» **TASK TO CARRY OUT**: Using the material below, copy every line where "middle" appears.

[Begin EXTRACTED ENTRIES]

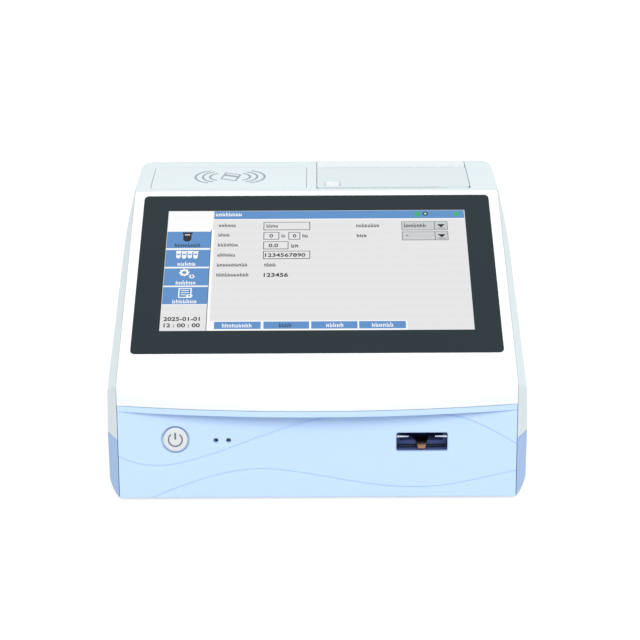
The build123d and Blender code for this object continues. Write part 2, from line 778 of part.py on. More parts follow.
port_front_y = back_y - port_length
port_setback = 0.4  # the sockets' faces stay this far inside the back wall's face
jack_radius = 3.2
jack_pin_radius = 1.0
jack_depth = 10.0
usb_levels = (0.27, 0.73)  # shares of the socket's height
usb_width = 12.6
usb_height = 5.2
usb_tongue_width = 11.0
usb_tongue_height = 1.6
usb_tongue_drop = 1.0
usb_depth = 11.0
lan_width = 12.2
lan_height = 8.2
lan_drop = 0.6
lan_notch_width = 6.2
lan_notch_height = 2.6
lan_notch_rise = 4.8
lan_depth = 12.0
serial_width = 17.6
serial_height = 8.6
serial_corner = 2.0
serial_depth = 6.0
pin_pitch = 2.75
pin_rise = 1.4
pin_radius = 0.55
pin_length = 5.0


def socket_plane(x, z, depth=0.0):
    """A plane across a socket's mouth, facing out of the back, depth ahead of the back wall's face."""
    return Plane(origin=(x, back_y - depth, z), x_dir=LEFT, z_dir=BACKWARD)


def socket_body(middle, width, height):
    """The block of a socket that stands on the main board's back edge."""
    block(around(middle, width), (port_front_y, back_y - port_setback), (port_z, port_z + height))


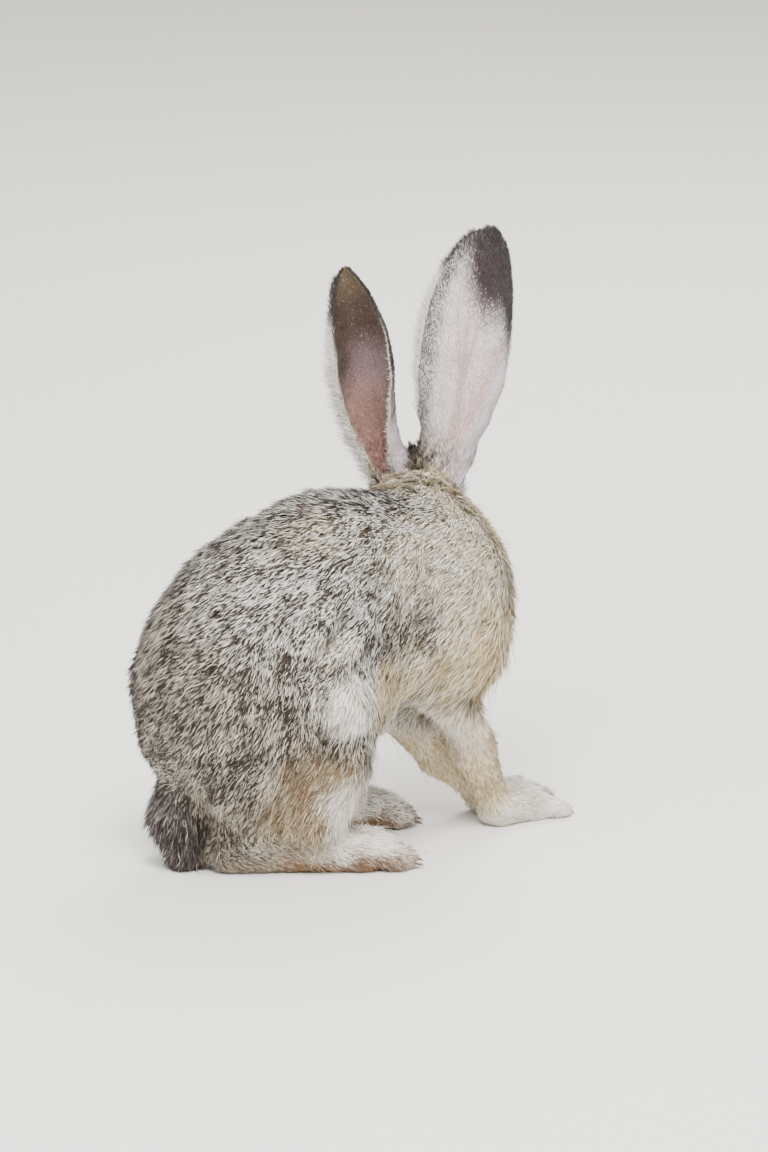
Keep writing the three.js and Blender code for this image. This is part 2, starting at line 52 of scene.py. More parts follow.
LIMBS = ["thigh", "shank", "hind_foot", "foreleg", "forepaw"]
FLESH = ["torso", "neck", "head", "tail", *(f"{limb}_{side}" for limb in LIMBS for side in ("right", "left"))]
VOXEL = 2.2
SWELL = 0.35  # closes the thin cuts between the nodes


def unit(vectors):
    vectors = np.asarray(vectors, float)
    return vectors / np.maximum(np.linalg.norm(vectors, axis=-1, keepdims=True), 1e-9)


def smooth(value, low, high):
    share = np.clip((value - low) / (high - low), 0, 1)
    return share * share * (3 - 2 * share)


def linear(*channels):
    return [c / 12.92 if c < 0.04045 else ((c + 0.055) / 1.055) ** 2.4 for c in channels]


# The head's own frame: +X to the nose, +Y to its left, +Z to the crown
HEAD_AT = np.array([81, 68, 181])
HEAD_YAW = math.radians(70)
HEAD_PITCH = math.radians(30)
EYE_AT = np.array([13, 17.2, 9.5])
EYE_RADIUS = 10


def head_axes():
    cy, sy = math.cos(HEAD_YAW), math.sin(HEAD_YAW)
    cp, sp = math.cos(HEAD_PITCH), math.sin(HEAD_PITCH)
    forward = [cy * cp, sy * cp, -sp]
    left = [-sy, cy, 0]
    return np.array([forward, left, np.cross(forward, left)])


HEAD_AXES = head_axes()


def centre_of(node):
    low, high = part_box(node)
    return (np.array(low) + np.array(high)) / 2 / MM


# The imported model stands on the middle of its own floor, so its eyes say how far it was moved
eyes = (centre_of("eye_left") + centre_of("eye_right")) / 2
SHIFT = eyes - HEAD_AT - np.array([EYE_AT[0], 0, EYE_AT[2]]) @ HEAD_AXES
HEAD_ORIGIN = HEAD_AT + SHIFT


def in_head(points):
    return (points - HEAD_ORIGIN) @ HEAD_AXES.T


def from_head(points):
    return np.asarray(points, float) @ HEAD_AXES + HEAD_ORIGIN


def place(x, y, z):
    return np.array([x, y, z]) + SHIFT


# Colours of the hairs: at the root, in the band under the tip, and at the tip
HAIRS = {
    "grizzle": [(0.50, 0.45, 0.39), (0.23, 0.195, 0.165), (0.97, 0.95, 0.91)],
    "dark": [(0.38, 0.33, 0.28), (0.19, 0.16, 0.13), (0.76, 0.72, 0.65)],
    "cream": [(0.82, 0.77, 0.67), (0.79, 0.73, 0.62), (0.97, 0.95, 0.89)],
    "white": [(0.88, 0.85, 0.80), (0.91, 0.88, 0.83), (0.98, 0.96, 0.93)],
    "buff": [(0.82, 0.75, 0.60), (0.80, 0.70, 0.53), (0.98, 0.94, 0.83)],
    "tan": [(0.57, 0.50, 0.39), (0.52, 0.43, 0.32), (0.80, 0.74, 0.62)],
    # Rust-brown darkened with painted shade, for the edges of the soles
    "rust_and_shade": [(0.44, 0.33, 0.23), (0.44, 0.31, 0.20), (0.60, 0.46, 0.32)],
    "black": [(0.20, 0.18, 0.17), (0.13, 0.11, 0.10), (0.32, 0.30, 0.29)],
    "sable": [(0.25, 0.21, 0.21), (0.185, 0.15, 0.15), (0.29, 0.25, 0.25)],
    "silver": [(0.83, 0.79, 0.80), (0.81, 0.77, 0.78), (0.91, 0.88, 0.90)],
    "vein": [(0.74, 0.66, 0.64), (0.70, 0.62, 0.60), (0.80, 0.74, 0.72)],
    "olive": [(0.52, 0.45, 0.35), (0.40, 0.34, 0.26), (0.72, 0.67, 0.56)],
    "umber": [(0.31, 0.235, 0.18), (0.28, 0.21, 0.16), (0.38, 0.30, 0.23)],
    "rose": [(0.78, 0.62, 0.57), (0.76, 0.59, 0.54), (0.82, 0.67, 0.62)],
    "mauve": [(0.63, 0.54, 0.56), (0.60, 0.51, 0.53), (0.67, 0.58, 0.60)],
}
HAIR_NAMES = list(HAIRS)
HAIR_COLOURS = np.array([[linear(*band) for band in HAIRS[name]] for name in HAIR_NAMES])


def hair(name):
    return np.eye(len(HAIR_NAMES))[HAIR_NAMES.index(name)]


KIND, LENGTH, WIDTH, LIFT, CROWD, DEPTH, SOFTNESS, LIE = range(8)  # the columns of PARTS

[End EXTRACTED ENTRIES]

» **FINAL RESULT**:
def socket_body(middle, width, height):
    block(around(middle, width), (port_front_y, back_y - port_setback), (port_z, port_z + height))
# The imported model stands on the middle of its own floor, so its eyes say how far it was moved